The grand procession with banners flying marched to Parliament in strict discipline. Loud cheers came from spectators lining the streets and crowding the roof tops.

At Whitehall the petition, borne on the shoulders of twelve unionists, was taken to the office of the Home Secretary, Lord Melbourne. He hid behind his curtains and refused to accept the massive petition.

The Government tried to resist the mounting protest but the agitation for the men’s release was maintained. William Cobbett, Joseph Hume, Thomas Wakeley and other MPs kept the question constantly before Parliament. Petitions came from all over the country with over 800,000 signatures.

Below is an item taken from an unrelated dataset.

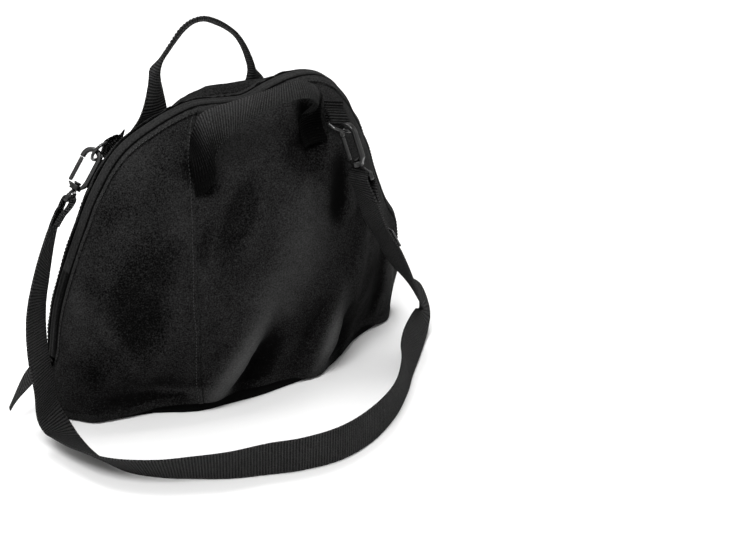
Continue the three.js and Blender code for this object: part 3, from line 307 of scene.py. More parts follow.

Tolpuddle Martyrs begging for mercy from the king.
This cartoon was part of the public campaign fought on behalf of the Tolpuddle Martyrs. By then trade unions were no longer banned, but under an old law secret oaths were illegal. The men are shown begging for mercy from the king. The six ‘martyrs’ were pardoned in 1836 and returned home two years later.Although trade union membership continued to grow during the next two decades, up to around 1850 they tended to be overshadowed by political movements such as Chartism.
map of march

By June 1835, ten months after the Martyrs’ arrival in penal colonies, conditional pardons had been granted by Lord John Russell, the Home Secretary.

Russell had jumped the gun: legally, a convict could not be conditionally pardoned under four years. The flurry of correspondence between Whitehall and the Sydney and Hobart Government Houses caused confusion and delay.

Thomas Wakley’s campaign continued. He presented 16 petitions to Parliament. There was nationwide agitation. Conditional pardons were not good enough.

The Tolpuddle men refused to accept compromises and after further pressure, the Government agreed on 14th March 1836 that all the men should have a full and free pardon.

Trade unions had won and survived their first big challenge. The six farm workers from Tolpuddle were on their way home as free men.

England would see the birth of the labour movement a constant war against the oligarchy was to ensue.